Sometimes, it benefits us to keep the different aspects of our lives separate, perhaps even hidden. We may see ourselves having dual identities, perhaps ones in conflict. Healing may only come with wholeness, the point when we allow what we have hidden to become part of who we are in public.
If you’re a fan of Marvel movies, there is another character who has a profound dual identity, the Hulk, a different times an unassuming calm headed scientist or a raging difficult to control monster, who is immediately recognizable. In a later movie, this duality is resolved by having the two parts exist together, the calm scientist keeping control of the mind as the monster form remains. The character then ceases to have conflicting identities and is happy.
For many Jews, finding this happy medium is difficult in America. They’re always worried about how others will view them. No few Jews have made Aliyah to Israel to alleviate the conflict, the allow themselves to feel comfortable as a public Jew.

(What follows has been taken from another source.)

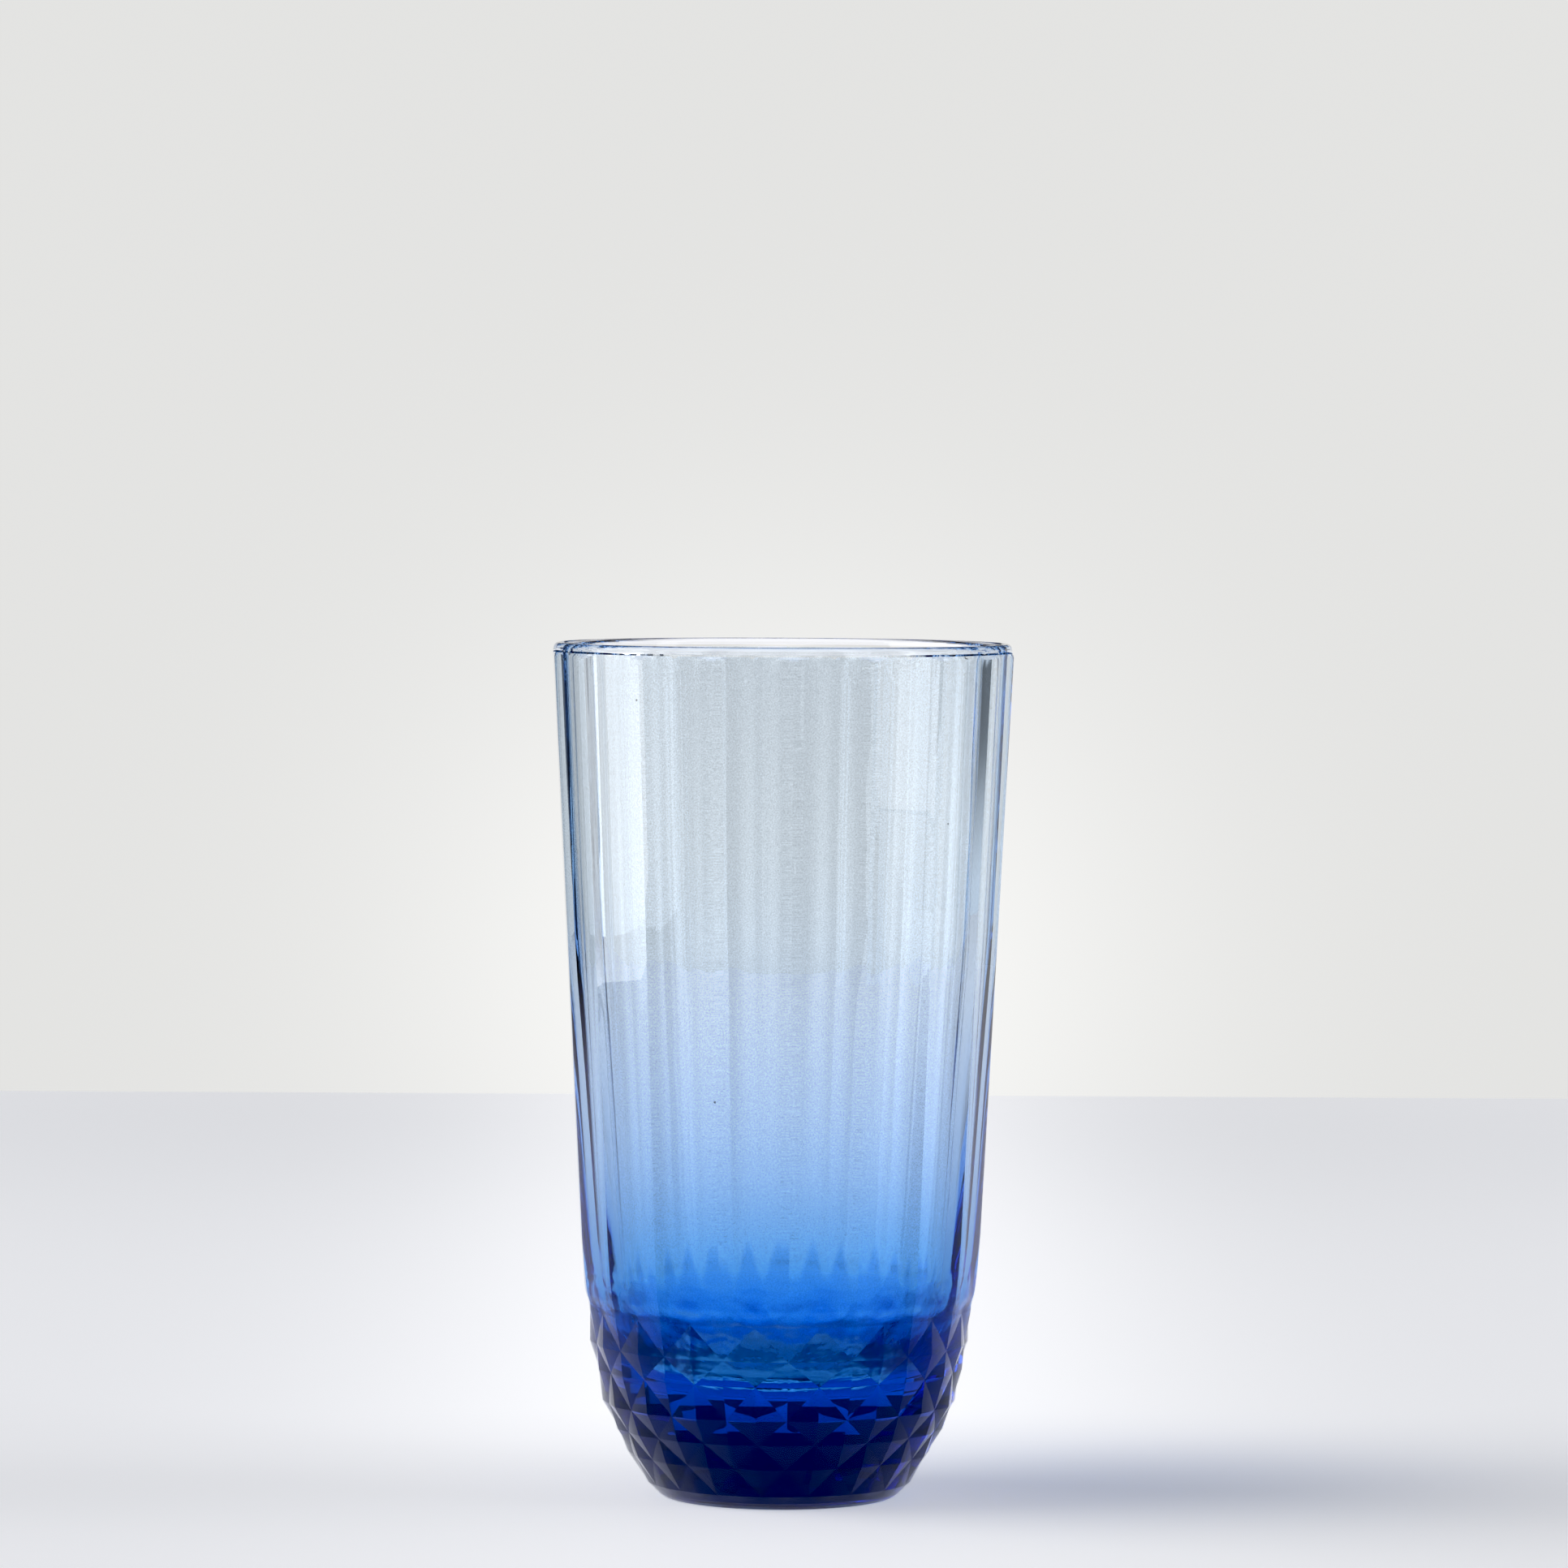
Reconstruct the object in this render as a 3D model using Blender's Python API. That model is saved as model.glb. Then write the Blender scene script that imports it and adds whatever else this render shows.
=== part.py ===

It occurred to me, as I considered this, that when God speaks to Moses from the Burning Bush, Moses asks God:
When I come to the Israelites and say to them, ‘The God of your fathers has sent me to you,’ and they ask me, ‘What is his name?” What shall I say to them?” and God responds, “Ehyeh asher Ehyeh,” “I am what I am,” or perhaps, “I will be what I will be.”
That God, who was known by many names and identities in ancient times, was telling Moses, “I am who I am. I have one identity.” And Moses himself would realize, “I am who I am as well. I have one identity too. I am a Child of Israel.”
It is, I think, only at that moment that Moses ceases to be afraid to be in public, what he had long been only in private, an Israelite.